WHAT IS REQUIRED » Print exactly the part opening with the line containing "build_plume(helmet, guides, root)" and closing with the line containing "record = json.load(file)", with both of those lines included.

RECORD EXCERPTS »
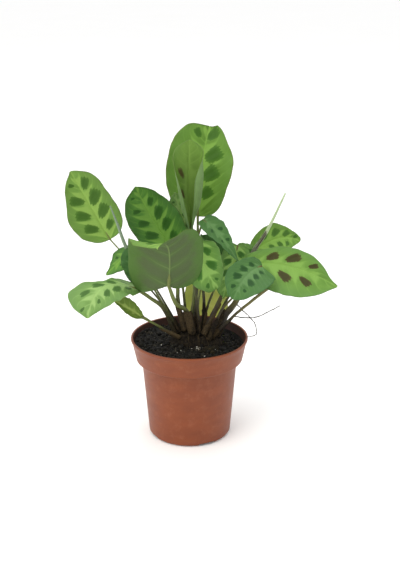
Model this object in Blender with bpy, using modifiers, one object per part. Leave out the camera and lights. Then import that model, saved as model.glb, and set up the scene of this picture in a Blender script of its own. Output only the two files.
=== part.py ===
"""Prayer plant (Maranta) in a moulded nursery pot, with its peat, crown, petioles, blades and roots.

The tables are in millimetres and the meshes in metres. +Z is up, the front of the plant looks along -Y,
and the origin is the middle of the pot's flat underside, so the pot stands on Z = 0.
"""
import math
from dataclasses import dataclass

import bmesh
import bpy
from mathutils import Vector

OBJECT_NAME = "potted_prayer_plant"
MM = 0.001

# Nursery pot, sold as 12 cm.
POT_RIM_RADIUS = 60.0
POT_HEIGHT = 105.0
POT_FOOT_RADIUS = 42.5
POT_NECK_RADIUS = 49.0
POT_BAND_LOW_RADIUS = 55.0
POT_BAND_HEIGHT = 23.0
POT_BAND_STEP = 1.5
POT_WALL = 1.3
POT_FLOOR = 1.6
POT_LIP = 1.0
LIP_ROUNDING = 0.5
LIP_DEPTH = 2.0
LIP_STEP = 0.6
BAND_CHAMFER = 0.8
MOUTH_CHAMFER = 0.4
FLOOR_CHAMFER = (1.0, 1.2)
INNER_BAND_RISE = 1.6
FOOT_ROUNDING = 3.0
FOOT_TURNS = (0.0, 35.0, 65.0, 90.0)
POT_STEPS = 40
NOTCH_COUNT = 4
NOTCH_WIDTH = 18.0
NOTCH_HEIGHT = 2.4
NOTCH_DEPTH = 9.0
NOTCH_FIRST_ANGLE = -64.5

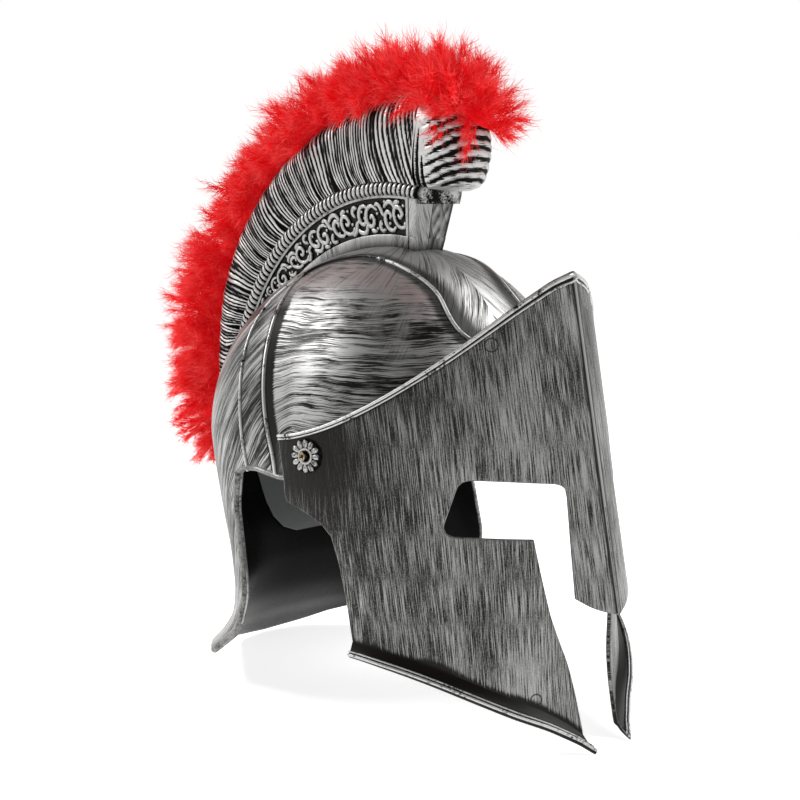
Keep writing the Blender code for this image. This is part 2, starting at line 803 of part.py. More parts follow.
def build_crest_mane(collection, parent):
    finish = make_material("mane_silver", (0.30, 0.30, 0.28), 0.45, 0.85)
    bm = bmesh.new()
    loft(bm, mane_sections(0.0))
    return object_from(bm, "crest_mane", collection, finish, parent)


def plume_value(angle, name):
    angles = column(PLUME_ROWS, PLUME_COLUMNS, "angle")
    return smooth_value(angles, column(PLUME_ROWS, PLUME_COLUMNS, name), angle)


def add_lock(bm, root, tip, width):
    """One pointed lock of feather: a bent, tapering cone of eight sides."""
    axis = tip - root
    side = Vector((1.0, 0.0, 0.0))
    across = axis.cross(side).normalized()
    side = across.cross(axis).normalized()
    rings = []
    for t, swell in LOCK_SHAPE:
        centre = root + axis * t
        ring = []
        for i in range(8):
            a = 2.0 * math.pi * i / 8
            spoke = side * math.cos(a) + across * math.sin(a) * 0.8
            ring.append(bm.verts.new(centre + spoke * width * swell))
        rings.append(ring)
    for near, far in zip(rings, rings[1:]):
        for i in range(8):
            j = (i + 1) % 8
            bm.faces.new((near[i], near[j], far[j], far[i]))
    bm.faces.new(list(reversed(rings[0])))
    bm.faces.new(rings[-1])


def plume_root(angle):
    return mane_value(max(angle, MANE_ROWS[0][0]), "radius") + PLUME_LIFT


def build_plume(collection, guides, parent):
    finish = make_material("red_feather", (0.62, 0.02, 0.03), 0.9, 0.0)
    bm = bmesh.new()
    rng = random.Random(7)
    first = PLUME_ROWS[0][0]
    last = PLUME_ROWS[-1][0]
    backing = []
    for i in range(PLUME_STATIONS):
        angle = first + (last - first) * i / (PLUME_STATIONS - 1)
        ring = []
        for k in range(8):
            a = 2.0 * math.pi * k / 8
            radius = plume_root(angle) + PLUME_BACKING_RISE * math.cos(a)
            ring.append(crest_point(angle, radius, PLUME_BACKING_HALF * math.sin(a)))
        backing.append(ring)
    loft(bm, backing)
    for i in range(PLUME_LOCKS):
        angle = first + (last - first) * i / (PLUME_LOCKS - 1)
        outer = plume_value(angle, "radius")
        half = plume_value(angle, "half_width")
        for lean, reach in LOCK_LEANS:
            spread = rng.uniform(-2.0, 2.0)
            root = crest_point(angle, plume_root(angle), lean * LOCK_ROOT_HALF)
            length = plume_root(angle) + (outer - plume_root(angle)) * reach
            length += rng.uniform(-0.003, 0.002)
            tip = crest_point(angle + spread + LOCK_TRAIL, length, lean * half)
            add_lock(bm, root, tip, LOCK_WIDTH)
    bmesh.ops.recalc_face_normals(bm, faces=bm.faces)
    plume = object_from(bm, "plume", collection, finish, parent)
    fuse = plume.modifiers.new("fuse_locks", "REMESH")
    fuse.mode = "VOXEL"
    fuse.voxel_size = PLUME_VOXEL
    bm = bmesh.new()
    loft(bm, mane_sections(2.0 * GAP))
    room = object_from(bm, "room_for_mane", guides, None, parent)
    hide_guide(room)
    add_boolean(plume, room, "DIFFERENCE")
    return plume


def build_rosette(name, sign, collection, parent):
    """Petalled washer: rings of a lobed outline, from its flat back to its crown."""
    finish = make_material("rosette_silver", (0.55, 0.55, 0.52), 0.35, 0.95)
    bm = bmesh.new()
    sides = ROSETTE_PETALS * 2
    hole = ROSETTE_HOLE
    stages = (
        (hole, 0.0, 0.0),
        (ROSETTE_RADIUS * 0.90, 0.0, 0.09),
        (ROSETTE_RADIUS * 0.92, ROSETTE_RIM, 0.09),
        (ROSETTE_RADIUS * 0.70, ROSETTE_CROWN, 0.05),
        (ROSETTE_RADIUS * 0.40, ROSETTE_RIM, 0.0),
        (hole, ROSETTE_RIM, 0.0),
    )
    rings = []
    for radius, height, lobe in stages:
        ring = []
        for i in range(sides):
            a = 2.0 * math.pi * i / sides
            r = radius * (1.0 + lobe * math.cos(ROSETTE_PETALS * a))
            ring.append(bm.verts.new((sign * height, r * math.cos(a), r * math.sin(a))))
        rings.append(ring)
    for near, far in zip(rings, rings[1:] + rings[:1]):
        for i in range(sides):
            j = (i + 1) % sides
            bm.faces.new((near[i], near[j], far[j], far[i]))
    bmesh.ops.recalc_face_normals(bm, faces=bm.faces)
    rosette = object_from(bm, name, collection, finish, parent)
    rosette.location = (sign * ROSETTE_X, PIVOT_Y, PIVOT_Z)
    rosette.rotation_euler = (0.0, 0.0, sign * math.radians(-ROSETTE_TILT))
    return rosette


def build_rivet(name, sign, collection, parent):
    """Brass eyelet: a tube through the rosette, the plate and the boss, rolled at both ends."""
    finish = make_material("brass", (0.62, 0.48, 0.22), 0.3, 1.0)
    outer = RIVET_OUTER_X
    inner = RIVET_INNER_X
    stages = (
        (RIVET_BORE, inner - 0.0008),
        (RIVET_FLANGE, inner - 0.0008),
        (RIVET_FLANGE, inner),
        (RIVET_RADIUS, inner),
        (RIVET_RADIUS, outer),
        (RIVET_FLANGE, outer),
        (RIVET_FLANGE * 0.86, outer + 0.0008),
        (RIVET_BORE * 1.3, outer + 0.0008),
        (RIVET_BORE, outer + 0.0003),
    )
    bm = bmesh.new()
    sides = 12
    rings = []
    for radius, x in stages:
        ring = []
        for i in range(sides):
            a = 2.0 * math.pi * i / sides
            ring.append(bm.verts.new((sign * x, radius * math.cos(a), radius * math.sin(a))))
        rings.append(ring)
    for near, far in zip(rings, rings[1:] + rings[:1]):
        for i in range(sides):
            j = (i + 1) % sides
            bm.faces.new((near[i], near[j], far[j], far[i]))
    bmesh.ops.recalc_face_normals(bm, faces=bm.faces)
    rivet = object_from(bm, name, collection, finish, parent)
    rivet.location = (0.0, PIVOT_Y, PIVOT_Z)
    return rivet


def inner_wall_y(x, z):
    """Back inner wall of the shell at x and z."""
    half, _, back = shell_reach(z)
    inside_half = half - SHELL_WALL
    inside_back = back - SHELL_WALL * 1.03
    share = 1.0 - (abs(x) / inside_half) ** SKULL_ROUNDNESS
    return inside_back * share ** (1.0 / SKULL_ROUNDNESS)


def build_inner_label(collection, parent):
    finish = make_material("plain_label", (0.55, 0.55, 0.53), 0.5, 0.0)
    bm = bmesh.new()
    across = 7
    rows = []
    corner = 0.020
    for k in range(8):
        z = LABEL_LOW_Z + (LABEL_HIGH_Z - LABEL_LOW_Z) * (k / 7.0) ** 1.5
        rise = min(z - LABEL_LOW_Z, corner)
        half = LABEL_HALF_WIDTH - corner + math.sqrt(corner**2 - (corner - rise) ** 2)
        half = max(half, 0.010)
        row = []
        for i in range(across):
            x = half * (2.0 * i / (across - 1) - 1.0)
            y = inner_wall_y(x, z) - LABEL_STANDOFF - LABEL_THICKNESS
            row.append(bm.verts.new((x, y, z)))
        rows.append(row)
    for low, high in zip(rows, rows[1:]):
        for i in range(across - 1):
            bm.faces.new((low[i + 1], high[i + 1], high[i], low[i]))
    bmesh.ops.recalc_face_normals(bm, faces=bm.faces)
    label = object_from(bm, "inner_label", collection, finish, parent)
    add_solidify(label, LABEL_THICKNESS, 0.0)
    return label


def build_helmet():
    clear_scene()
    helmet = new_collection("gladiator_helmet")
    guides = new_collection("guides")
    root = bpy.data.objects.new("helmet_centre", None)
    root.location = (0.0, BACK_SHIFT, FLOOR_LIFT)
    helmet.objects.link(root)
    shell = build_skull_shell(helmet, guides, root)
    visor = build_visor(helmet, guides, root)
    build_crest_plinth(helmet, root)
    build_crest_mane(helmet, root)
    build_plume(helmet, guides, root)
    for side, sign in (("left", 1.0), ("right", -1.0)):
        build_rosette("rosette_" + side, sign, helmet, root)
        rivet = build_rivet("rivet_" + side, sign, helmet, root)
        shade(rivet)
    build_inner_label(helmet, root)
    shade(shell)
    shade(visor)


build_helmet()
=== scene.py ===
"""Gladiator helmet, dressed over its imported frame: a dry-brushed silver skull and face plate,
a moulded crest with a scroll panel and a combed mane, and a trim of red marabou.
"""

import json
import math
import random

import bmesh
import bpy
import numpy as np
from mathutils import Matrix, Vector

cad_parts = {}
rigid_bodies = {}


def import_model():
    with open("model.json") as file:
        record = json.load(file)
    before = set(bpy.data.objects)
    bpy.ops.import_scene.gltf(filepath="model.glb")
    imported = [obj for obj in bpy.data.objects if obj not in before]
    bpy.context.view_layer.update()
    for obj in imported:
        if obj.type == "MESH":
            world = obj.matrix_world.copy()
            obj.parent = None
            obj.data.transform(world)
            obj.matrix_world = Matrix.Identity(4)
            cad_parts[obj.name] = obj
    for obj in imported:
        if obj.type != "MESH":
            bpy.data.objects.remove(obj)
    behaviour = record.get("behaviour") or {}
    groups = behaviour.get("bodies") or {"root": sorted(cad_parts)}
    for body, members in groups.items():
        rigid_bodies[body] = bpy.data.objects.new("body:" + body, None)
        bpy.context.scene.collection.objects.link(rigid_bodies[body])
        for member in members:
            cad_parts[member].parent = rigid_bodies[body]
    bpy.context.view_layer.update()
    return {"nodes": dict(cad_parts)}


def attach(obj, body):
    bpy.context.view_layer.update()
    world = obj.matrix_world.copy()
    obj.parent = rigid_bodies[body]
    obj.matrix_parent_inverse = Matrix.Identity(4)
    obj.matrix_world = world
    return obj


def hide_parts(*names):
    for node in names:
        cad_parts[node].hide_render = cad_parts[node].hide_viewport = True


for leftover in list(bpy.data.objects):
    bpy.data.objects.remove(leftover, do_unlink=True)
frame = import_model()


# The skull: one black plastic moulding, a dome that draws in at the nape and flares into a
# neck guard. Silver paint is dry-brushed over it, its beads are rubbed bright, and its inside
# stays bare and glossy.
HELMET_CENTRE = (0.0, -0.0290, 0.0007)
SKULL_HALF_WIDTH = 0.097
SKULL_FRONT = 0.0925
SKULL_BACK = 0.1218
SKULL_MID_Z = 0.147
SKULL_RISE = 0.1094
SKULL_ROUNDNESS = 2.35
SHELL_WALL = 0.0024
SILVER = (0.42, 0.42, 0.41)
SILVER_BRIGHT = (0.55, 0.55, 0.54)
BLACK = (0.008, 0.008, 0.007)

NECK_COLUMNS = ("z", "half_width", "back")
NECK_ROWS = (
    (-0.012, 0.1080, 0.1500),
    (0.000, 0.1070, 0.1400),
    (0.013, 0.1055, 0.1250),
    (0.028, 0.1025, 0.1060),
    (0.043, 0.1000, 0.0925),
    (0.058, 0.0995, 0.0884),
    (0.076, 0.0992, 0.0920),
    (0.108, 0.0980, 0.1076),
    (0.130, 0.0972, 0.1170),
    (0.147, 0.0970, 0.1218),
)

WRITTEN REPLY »
    build_plume(helmet, guides, root)
    for side, sign in (("left", 1.0), ("right", -1.0)):
        build_rosette("rosette_" + side, sign, helmet, root)
        rivet = build_rivet("rivet_" + side, sign, helmet, root)
        shade(rivet)
    build_inner_label(helmet, root)
    shade(shell)
    shade(visor)


build_helmet()
=== scene.py ===
"""Gladiator helmet, dressed over its imported frame: a dry-brushed silver skull and face plate,
a moulded crest with a scroll panel and a combed mane, and a trim of red marabou.
"""

import json
import math
import random

import bmesh
import bpy
import numpy as np
from mathutils import Matrix, Vector

cad_parts = {}
rigid_bodies = {}


def import_model():
    with open("model.json") as file:
        record = json.load(file)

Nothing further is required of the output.